== MATERIAL SHOWN

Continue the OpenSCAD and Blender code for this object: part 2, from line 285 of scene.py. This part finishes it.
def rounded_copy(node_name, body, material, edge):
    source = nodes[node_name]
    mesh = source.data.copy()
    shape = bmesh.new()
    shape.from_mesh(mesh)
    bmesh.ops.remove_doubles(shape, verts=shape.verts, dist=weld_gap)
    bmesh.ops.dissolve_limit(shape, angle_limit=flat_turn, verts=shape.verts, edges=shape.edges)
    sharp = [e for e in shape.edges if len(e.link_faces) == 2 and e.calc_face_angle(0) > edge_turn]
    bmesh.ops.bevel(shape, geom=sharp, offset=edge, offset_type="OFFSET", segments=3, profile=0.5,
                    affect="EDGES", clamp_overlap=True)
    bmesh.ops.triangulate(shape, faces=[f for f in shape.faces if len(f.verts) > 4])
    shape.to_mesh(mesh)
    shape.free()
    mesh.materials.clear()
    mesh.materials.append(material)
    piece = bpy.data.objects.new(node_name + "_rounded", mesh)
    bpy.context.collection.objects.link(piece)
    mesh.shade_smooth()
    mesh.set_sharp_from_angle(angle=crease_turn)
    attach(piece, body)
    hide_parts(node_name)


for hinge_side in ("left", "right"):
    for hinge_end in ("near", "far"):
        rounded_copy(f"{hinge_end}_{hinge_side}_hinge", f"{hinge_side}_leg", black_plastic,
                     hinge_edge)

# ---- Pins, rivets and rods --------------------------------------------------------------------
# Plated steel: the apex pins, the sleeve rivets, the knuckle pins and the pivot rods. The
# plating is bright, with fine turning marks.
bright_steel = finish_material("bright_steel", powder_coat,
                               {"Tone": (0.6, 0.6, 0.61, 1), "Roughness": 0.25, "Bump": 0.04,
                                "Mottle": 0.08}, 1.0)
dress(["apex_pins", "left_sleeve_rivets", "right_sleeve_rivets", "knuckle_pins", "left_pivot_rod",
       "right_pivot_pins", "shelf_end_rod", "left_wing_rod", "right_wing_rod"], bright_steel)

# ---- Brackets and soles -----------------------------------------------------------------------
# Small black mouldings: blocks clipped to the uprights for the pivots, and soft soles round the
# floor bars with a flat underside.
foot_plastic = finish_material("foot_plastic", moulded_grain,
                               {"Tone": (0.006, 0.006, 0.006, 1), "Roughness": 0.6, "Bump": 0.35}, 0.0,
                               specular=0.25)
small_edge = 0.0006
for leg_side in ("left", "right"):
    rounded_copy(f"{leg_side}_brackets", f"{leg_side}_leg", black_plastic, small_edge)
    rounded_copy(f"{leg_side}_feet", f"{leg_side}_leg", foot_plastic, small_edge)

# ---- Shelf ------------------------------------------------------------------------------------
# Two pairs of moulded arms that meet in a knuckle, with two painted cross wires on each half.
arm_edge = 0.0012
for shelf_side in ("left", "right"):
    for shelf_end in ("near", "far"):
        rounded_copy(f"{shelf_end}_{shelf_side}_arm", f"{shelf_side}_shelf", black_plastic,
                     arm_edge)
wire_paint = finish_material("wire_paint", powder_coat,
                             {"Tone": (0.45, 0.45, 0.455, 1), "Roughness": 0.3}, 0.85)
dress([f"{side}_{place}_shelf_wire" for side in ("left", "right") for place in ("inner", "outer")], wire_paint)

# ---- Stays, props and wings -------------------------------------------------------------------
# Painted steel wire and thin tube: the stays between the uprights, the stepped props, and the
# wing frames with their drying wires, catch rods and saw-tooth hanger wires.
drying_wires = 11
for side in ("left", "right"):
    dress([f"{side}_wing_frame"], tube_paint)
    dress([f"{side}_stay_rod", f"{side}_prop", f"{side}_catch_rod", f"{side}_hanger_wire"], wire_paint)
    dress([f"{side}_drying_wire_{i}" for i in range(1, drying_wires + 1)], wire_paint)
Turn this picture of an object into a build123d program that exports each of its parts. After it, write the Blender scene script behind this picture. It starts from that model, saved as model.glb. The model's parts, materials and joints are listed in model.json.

====

== EXERCISE DESCRIPTION ==
Transcribe the lines above from the one with "attach(piece, body)" through the one with "hinge_edge)". Include both ends and leave out every other line.

== TASK ANSWER ==
    attach(piece, body)
    hide_parts(node_name)


for hinge_side in ("left", "right"):
    for hinge_end in ("near", "far"):
        rounded_copy(f"{hinge_end}_{hinge_side}_hinge", f"{hinge_side}_leg", black_plastic,
                     hinge_edge)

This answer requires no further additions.